VANCOUVER, British Columbia (Reuters) - Union officials on Thursday sparred with Viterra Inc. over a plan by Canada's largest grain handler to implement a contract offer that was already rejected by the workers.

Leaders of the Grain Services Union were deciding how to respond to the company's announcement late on Wednesday that it will institute the new wage system that ties wage increase to worker and company performance beginning July 7.

"We think we have offered a fantastic package, and we believe that we will have full attendance on Monday.
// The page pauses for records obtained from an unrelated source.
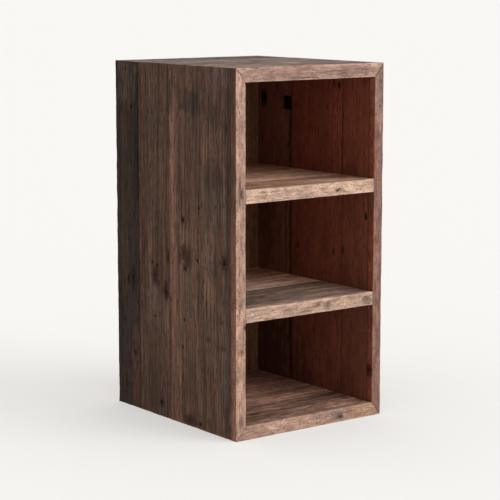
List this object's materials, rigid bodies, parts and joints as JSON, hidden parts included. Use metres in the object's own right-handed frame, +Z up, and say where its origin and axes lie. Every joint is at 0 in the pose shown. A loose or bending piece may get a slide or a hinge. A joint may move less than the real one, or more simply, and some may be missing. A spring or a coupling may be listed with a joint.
{
  "type": "open bathroom vanity cabinet",
  "caption": "Tall open-fronted bathroom vanity cabinet of reclaimed boards, with mitred corners, solid front edging and fixed shelves.",
  "frame": {"origin": "on the floor, under the middle of the cabinet's width and depth", "axes": "+Z up, the open front faces -Y, +X to the right as one looks into the front"},
  "size_m": [0.4, 0.45, 0.78],
  "materials": {
    "side_timber": "matt, waxed",
    "top_timber": "matt, waxed",
    "shelf_timber": "matt, waxed",
    "back_timber": "matt, waxed",
    "edging_timber": "matt, waxed",
    "beech": "bare, turned",
    "plywood": "bare, sawn",
    "zinc_steel": "zinc plated"
  },
  "bodies": {
    "root": {"left_side_board_front": "side_timber", "left_side_board_middle": "side_timber", "left_side_board_rear": "side_timber", "right_side_board_front": "side_timber", "right_side_board_middle": "side_timber", "right_side_board_rear": "side_timber", "top_board_front": "top_timber", "bottom_board_front": "shelf_timber", "upper_shelf_board_front": "shelf_timber", "lower_shelf_board_front": "shelf_timber", "top_board_middle": "top_timber", "bottom_board_middle": "shelf_timber", "upper_shelf_board_middle": "shelf_timber", "lower_shelf_board_middle": "shelf_timber", "top_board_rear": "top_timber", "bottom_board_rear": "shelf_timber", "upper_shelf_board_rear": "shelf_timber", "lower_shelf_board_rear": "shelf_timber", "back_board_1": "back_timber", "back_board_2": "back_timber", "back_board_3": "back_timber", "back_board_4": "back_timber", "edging_left": "edging_timber", "edging_right": "edging_timber", "edging_top": "edging_timber", "edging_bottom": "edging_timber", "upper_shelf_edging": "edging_timber", "upper_shelf_dowels": "beech", "upper_shelf_screws": "zinc_steel", "lower_shelf_edging": "edging_timber", "lower_shelf_dowels": "beech", "lower_shelf_screws": "zinc_steel", "mitre_spline_top_left": "plywood", "mitre_spline_top_right": "plywood", "mitre_spline_bottom_left": "plywood", "mitre_spline_bottom_right": "plywood"}
  },
  "joints": []
}
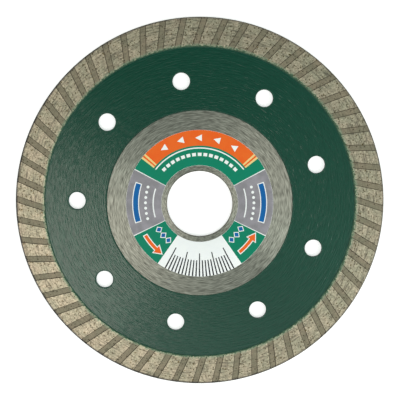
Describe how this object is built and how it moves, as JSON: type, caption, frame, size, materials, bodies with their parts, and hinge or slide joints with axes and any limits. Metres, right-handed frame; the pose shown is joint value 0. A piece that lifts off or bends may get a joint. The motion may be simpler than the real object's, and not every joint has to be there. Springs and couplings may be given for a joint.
{
  "type": "diamond blade",
  "caption": "Thin round tile-cutting blade: a painted steel core with cooling holes and a thicker hub carries a sintered diamond rim with slanted turbo grooves on both faces.",
  "frame": {"origin": "centre of the bore, in the middle of the core's thickness", "axes": "+Z along the bore's axis, out of the labelled front face; +X and +Y lie in the blade's plane, +Y towards the top of the label; the blade lies flat"},
  "size_m": [0.125, 0.125, 0.0017],
  "materials": {
    "core_paint": "semi-gloss dark green lacquer over ground steel",
    "sintered_bond": "matt, fine-pored sintered metal bond, turned on its faces",
    "ground_steel": "bare, rotary ground",
    "label_print": "printed self-adhesive foil, satin"
  },
  "bodies": {
    "root": {"steel_core": "core_paint", "turbo_rim": "sintered_bond", "hub_flange_front": "ground_steel", "hub_flange_back": "ground_steel", "label": "label_print"}
  },
  "joints": []
}
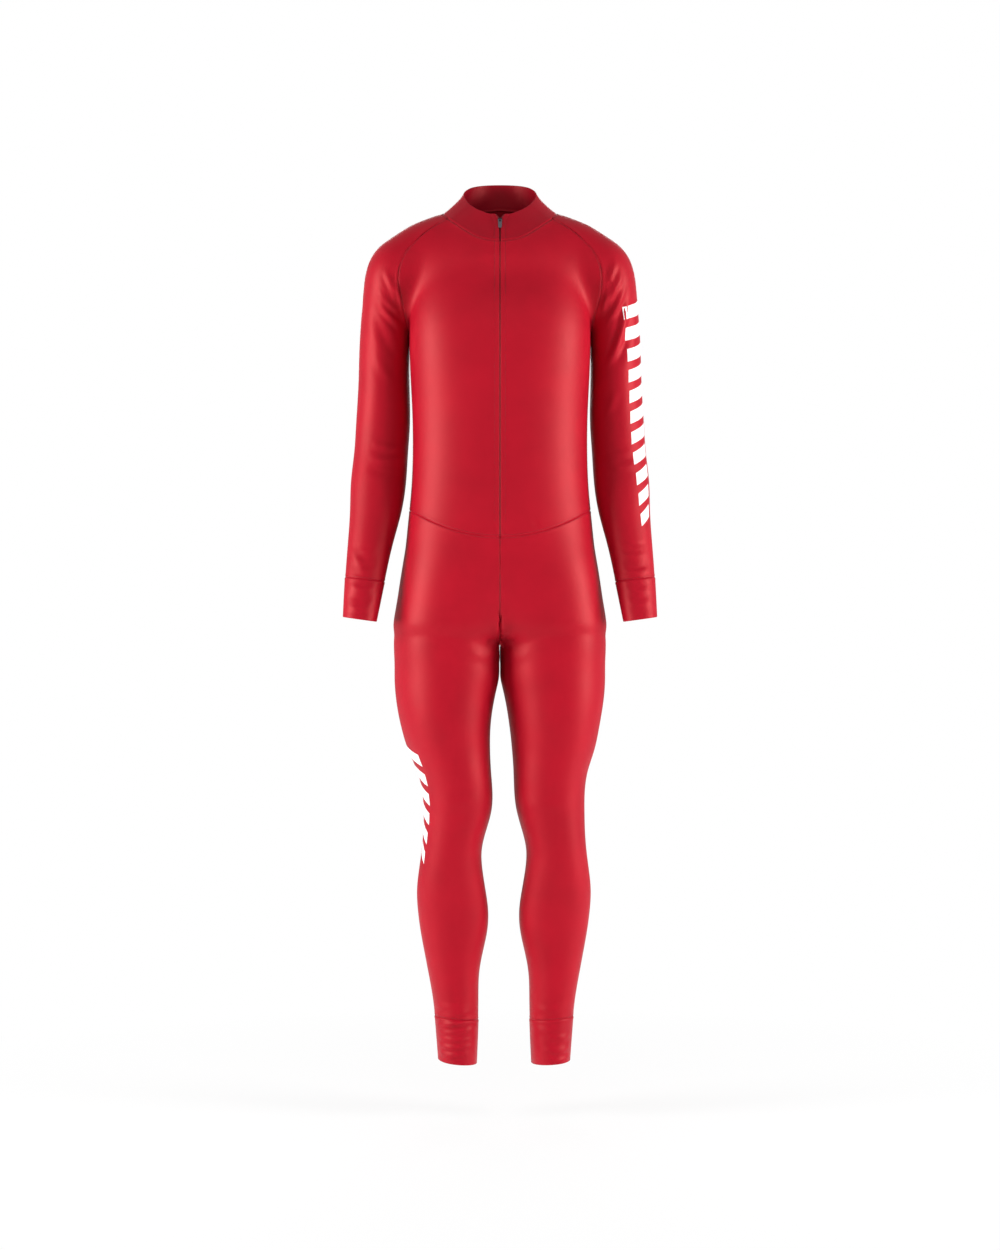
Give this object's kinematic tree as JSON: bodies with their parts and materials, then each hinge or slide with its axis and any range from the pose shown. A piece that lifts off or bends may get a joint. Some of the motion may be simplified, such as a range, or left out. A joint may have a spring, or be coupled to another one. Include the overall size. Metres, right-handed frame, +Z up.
{
  "type": "nordic ski suit",
  "caption": "One-piece close-fitting nordic ski suit with raglan sleeves, a stand collar, a front zip to the waist seam and long cuffed legs, in its worn form.",
  "frame": {"origin": "the middle of the neck opening, level with the tops of the shoulders beside it, where the suit hangs on its wearer", "axes": "+Z up, -Y the way the suit faces, +X towards the wearer's left"},
  "size_m": [0.5286, 0.2381, 1.502],
  "materials": {
    "knit": "stretch knit of polyester and elastane with a soft sheen",
    "double_knit": "the same knit, two layers, topstitched",
    "zip_tape": "woven polyester tape",
    "zip_coil": "moulded coil under its tape",
    "slider": "satin enamel",
    "pull": "moulded",
    "print": "thin matt transfer print"
  },
  "bodies": {
    "suit": {"front_left": "knit", "front_right": "knit", "back": "knit", "sleeve_left": "knit", "sleeve_right": "knit", "leg_left": "knit", "leg_right": "knit", "collar": "double_knit", "cuff_left": "double_knit", "cuff_right": "double_knit", "ankle_cuff_left": "double_knit", "ankle_cuff_right": "double_knit", "zip_tape_left": "zip_tape", "zip_tape_right": "zip_tape", "zip_chain": "zip_coil", "slider": "slider"},
    "pull": {"pull_tab": "pull"}
  },
  "joints": [
    {"name": "pull_swing", "type": "hinge", "parent": "suit", "child": "pull", "pos_m": [0, -0.06876, -0.01596], "axis": [-1, 0, 0], "range_deg": [0, 160]}
  ]
}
It's business as usual," Mike Brooks, the company's chief information officer, said on Thursday.

Viterra, a name adopted by Saskatchewan Wheat Pool after its takeover last year of rival Agricore United, is in a contract dispute with some 200 unionized employees at its headquarters and as many as 750 grain elevator workers in Saskatchewan.

The workers voted last month to reject the company's last contract offer.

The union on Thursday disputed Viterra's claims that the offer would raise workers' wages by 27 percent over five years.

Viterra had not formally agreed to pay the higher wages to all the workers, aside from an initial signing bonus, and the offer included some money that employees were already scheduled to receive, the union said.

The two sides are also at odds over issues such as job classifications, hours of work and benefits.

Viterra said changing the system for granting pay hikes would make the workers' contracts similar to those for the rest of its nearly 4,000-employee work force, most of whom are not unionized.

Unionized grain elevator workers in Alberta and Manitoba have agreed to the change.

The company has said it was instituting the new contract in the form of a "rotating lockout" but said the lockout would not physically keep the workers from being at their workplaces.

A company notice posted on the union's website said employees who did not report for work under the new contract terms as scheduled would be subject to discipline.